[BEGIN SOURCE MATERIAL]

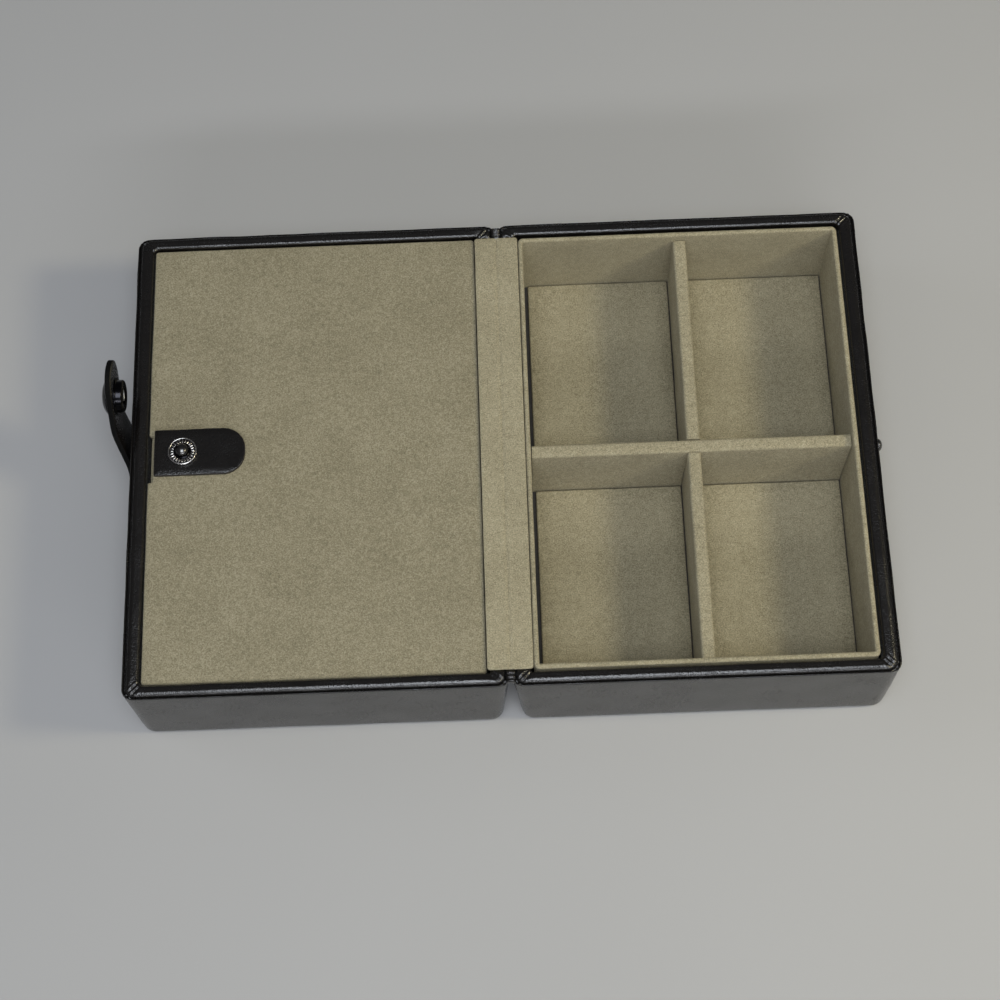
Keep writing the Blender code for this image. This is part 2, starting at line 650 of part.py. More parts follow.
def strap_band(material, carrier):
    """The free length of the strap, from the fold line to its round tip."""
    half = STRAP_WIDTH / 2
    origin = strap_origin()
    rings = [strap_ring(STRAP_FOLD + FIT_GAP, half, origin)]
    for step in range(RISE_STEPS):
        rings.append(strap_ring(STRAP_FOLD + STRAP_RISE * (step + 1) / RISE_STEPS, half, origin))
    rings += round_end(SOCKET_ALONG + STRAP_TIP - half, 1, origin)
    band = keep("closure_strap", ring_loft(rings), material, carrier)
    low = -SOCKET_HEIGHT - STRAP_THICKNESS - OVERRUN
    cut(band, drill("strap_post_hole", HOLE_RADIUS, low, 0, snap_place(), carrier))


def socket_profile():
    """The socket's section: a flange on the strap, a round lip, a mouth and a spring groove."""
    mouth = STUD_BALL_RADIUS + MOUTH_GAP
    back = -SOCKET_HEIGHT
    groove_low = -SOCKET_LIP - SOCKET_GROOVE
    floor = back + SOCKET_FLOOR
    profile = [(HOLE_RADIUS, back), (SOCKET_RADIUS, back), (SOCKET_RADIUS, back + SOCKET_FLANGE)]
    profile += [(SOCKET_BODY_RADIUS, back + SOCKET_FLANGE)]
    corner = (SOCKET_BODY_RADIUS - SOCKET_EDGE, -SOCKET_EDGE)
    profile += arc(corner, (SOCKET_EDGE, SOCKET_EDGE), 0, 90, ROUND_STEPS)
    profile += [(mouth, 0), (mouth, -SOCKET_LIP), (SOCKET_GROOVE_RADIUS, -SOCKET_LIP)]
    profile += [(SOCKET_GROOVE_RADIUS, groove_low), (mouth, groove_low), (mouth, floor)]
    return profile + [(HOLE_RADIUS, floor)]


def spring_ring(material, carrier):
    """The open wire ring in the socket's groove that grips the stud's ball."""
    radius = STUD_BALL_RADIUS + SPRING_GAP + SPRING_WIRE
    height = -SOCKET_LIP - SOCKET_GROOVE / 2
    steps = TURN_STEPS
    sweep = 2 * math.pi - SPRING_OPENING
    rings = []
    for step in range(steps + 1):
        angle = SPRING_OPENING / 2 + sweep * step / steps
        outward = Vector((math.cos(angle), math.sin(angle), 0))
        section = arc((radius, height), (SPRING_WIRE, SPRING_WIRE), 0, 315, 7)
        rings.append([snap_place() @ (outward * r + Vector((0, 0, z))) for r, z in section])
    return keep("socket_spring", ring_loft(rings), material, carrier)


def strap_snap(material, cap_material, carrier):
    """The socket on the strap's inner face and the domed cap that is riveted to it."""
    keep("snap_socket", turned(socket_profile(), snap_place()), material, carrier)
    spring_ring(material, carrier)
    strap_outer = -SOCKET_HEIGHT - STRAP_THICKNESS
    seat = strap_outer - FIT_GAP
    post_top = -SOCKET_HEIGHT + SOCKET_FLOOR
    profile = [(0, post_top), (POST_RADIUS, post_top), (POST_RADIUS, seat), (CAP_RADIUS, seat)]
    dome = arc((0, seat - CAP_RIM), (CAP_RADIUS, CAP_HEIGHT - CAP_RIM), 0, -90, ROUND_STEPS + 2)
    profile += dome[:-1] + [(0, seat - CAP_HEIGHT)]
    keep("snap_cap", turned(profile, snap_place()), cap_material, carrier)


def build_base(leather, suede, board_material, metal, steel):
    carrier = axis_empty("base_frame", Matrix())
    board = case_board(BASE, "base_board", board_material, carrier)
    cover = case_cover(BASE, "base_cover", leather, carrier)
    hinge_suede(BASE, "hinge_suede_base", suede, carrier)
    hinge_leather(BASE, "hinge_leather_base", leather, carrier)
    liner_walls(BASE, "tray_liner", TRAY_TOP, suede, carrier)
    tray_pads(suede, carrier)
    dividers(suede, carrier)
    wall_snap(metal, steel, carrier, board, cover)


def build_lid(leather, suede, board_material, metal, steel):
    carrier = axis_empty("lid_hinge", Matrix.Translation((HINGE_X, 0, HINGE_Z)))
    board = case_board(LID, "lid_board", board_material, carrier)
    cover = case_cover(LID, "lid_cover", leather, carrier)
    hinge_suede(LID, "hinge_suede_lid", suede, carrier)
    hinge_leather(LID, "hinge_leather_lid", leather, carrier)
    liner_walls(LID, "lid_liner", PANEL_BOTTOM - FIT_GAP, suede, carrier)
    low = (TRAY_LOW_U + PAD_SIDE_GAP, -TRAY_HALF_Y + PAD_SIDE_GAP)
    high = (TRAY_HIGH_U - PAD_SIDE_GAP, TRAY_HALF_Y - PAD_SIDE_GAP)
    floor_pad(LID, "lid_floor_pad", low, high, suede, carrier)
    cover_panel(suede, board_material, carrier)
    panel_tab(leather, carrier)
    stud_place = tab_stud_place(TAB_TOP + FIT_GAP)
    snap_stud("tab_stud", stud_place, metal, carrier)
    rivet_post("tab_stud_post", stud_place, TAB_TOP + FIT_GAP - PANEL_BOTTOM, steel, carrier)
    strap_rivet(metal, carrier, board, cover)
    return carrier


def build_strap(lid_carrier, leather, metal, cap_metal):
    """The strap turns on its rivet and folds just above it. It is modelled as it lies when
    shut, and its two empties set it to the pose that it has on the open box."""
    root_point = wall_place(LID, RIVET_DROP, 0).translation
    swivel = axis_empty(
        "strap_swivel", Matrix.Translation(root_point) @ Matrix.Rotation(-STRAP_SKEW, 4, "X"), lid_carrier
    )
    strap_root(leather, swivel)
    fold = axis_empty(
        "strap_fold", Matrix.Translation(strap_origin()) @ Matrix.Rotation(STRAP_LEAN, 4, "Y"), swivel
    )
    strap_band(leather, fold)
    strap_snap(metal, cap_metal, fold)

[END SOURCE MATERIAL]

EXERCISE TASK
From the first line of the data through the line with "return profile + [(HOLE_RADIUS, floor)]", quote each line exactly and add nothing else.

EXPECTED ANSWER
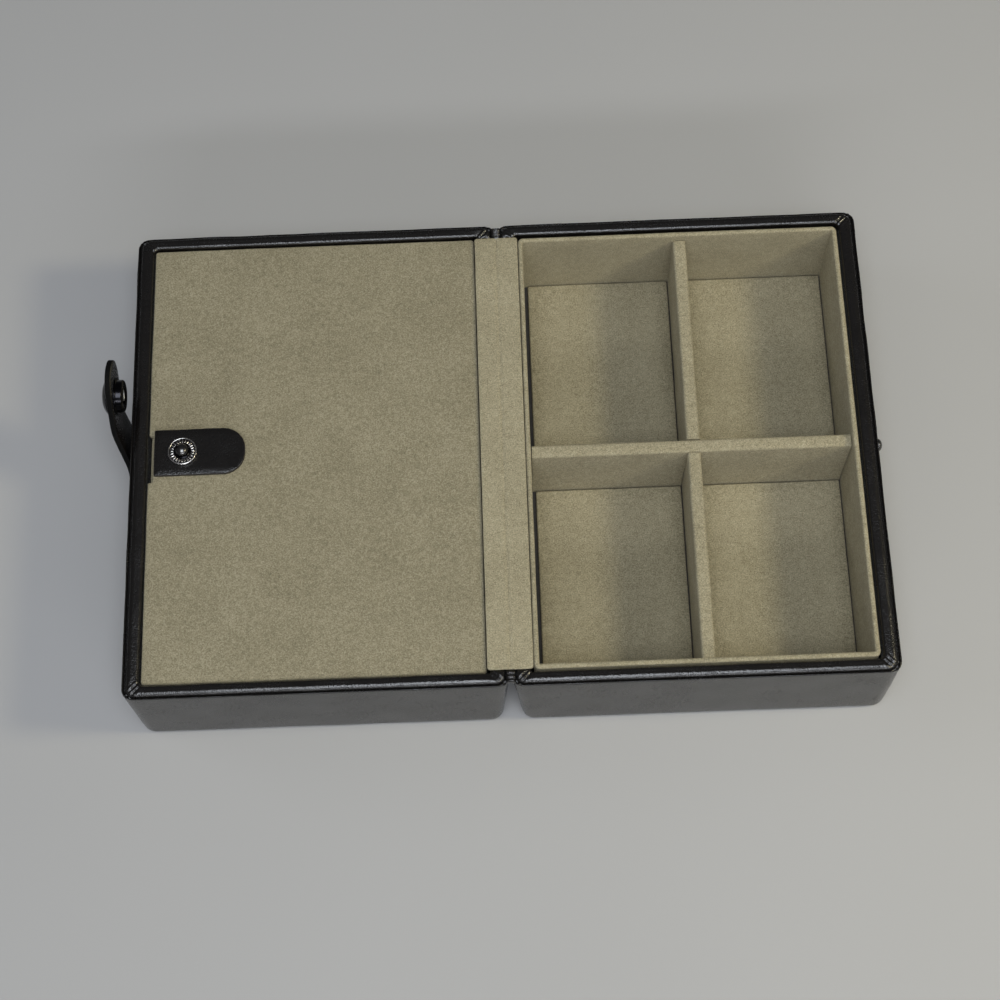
Keep writing the Blender code for this image. This is part 2, starting at line 650 of part.py. More parts follow.
def strap_band(material, carrier):
    """The free length of the strap, from the fold line to its round tip."""
    half = STRAP_WIDTH / 2
    origin = strap_origin()
    rings = [strap_ring(STRAP_FOLD + FIT_GAP, half, origin)]
    for step in range(RISE_STEPS):
        rings.append(strap_ring(STRAP_FOLD + STRAP_RISE * (step + 1) / RISE_STEPS, half, origin))
    rings += round_end(SOCKET_ALONG + STRAP_TIP - half, 1, origin)
    band = keep("closure_strap", ring_loft(rings), material, carrier)
    low = -SOCKET_HEIGHT - STRAP_THICKNESS - OVERRUN
    cut(band, drill("strap_post_hole", HOLE_RADIUS, low, 0, snap_place(), carrier))


def socket_profile():
    """The socket's section: a flange on the strap, a round lip, a mouth and a spring groove."""
    mouth = STUD_BALL_RADIUS + MOUTH_GAP
    back = -SOCKET_HEIGHT
    groove_low = -SOCKET_LIP - SOCKET_GROOVE
    floor = back + SOCKET_FLOOR
    profile = [(HOLE_RADIUS, back), (SOCKET_RADIUS, back), (SOCKET_RADIUS, back + SOCKET_FLANGE)]
    profile += [(SOCKET_BODY_RADIUS, back + SOCKET_FLANGE)]
    corner = (SOCKET_BODY_RADIUS - SOCKET_EDGE, -SOCKET_EDGE)
    profile += arc(corner, (SOCKET_EDGE, SOCKET_EDGE), 0, 90, ROUND_STEPS)
    profile += [(mouth, 0), (mouth, -SOCKET_LIP), (SOCKET_GROOVE_RADIUS, -SOCKET_LIP)]
    profile += [(SOCKET_GROOVE_RADIUS, groove_low), (mouth, groove_low), (mouth, floor)]
    return profile + [(HOLE_RADIUS, floor)]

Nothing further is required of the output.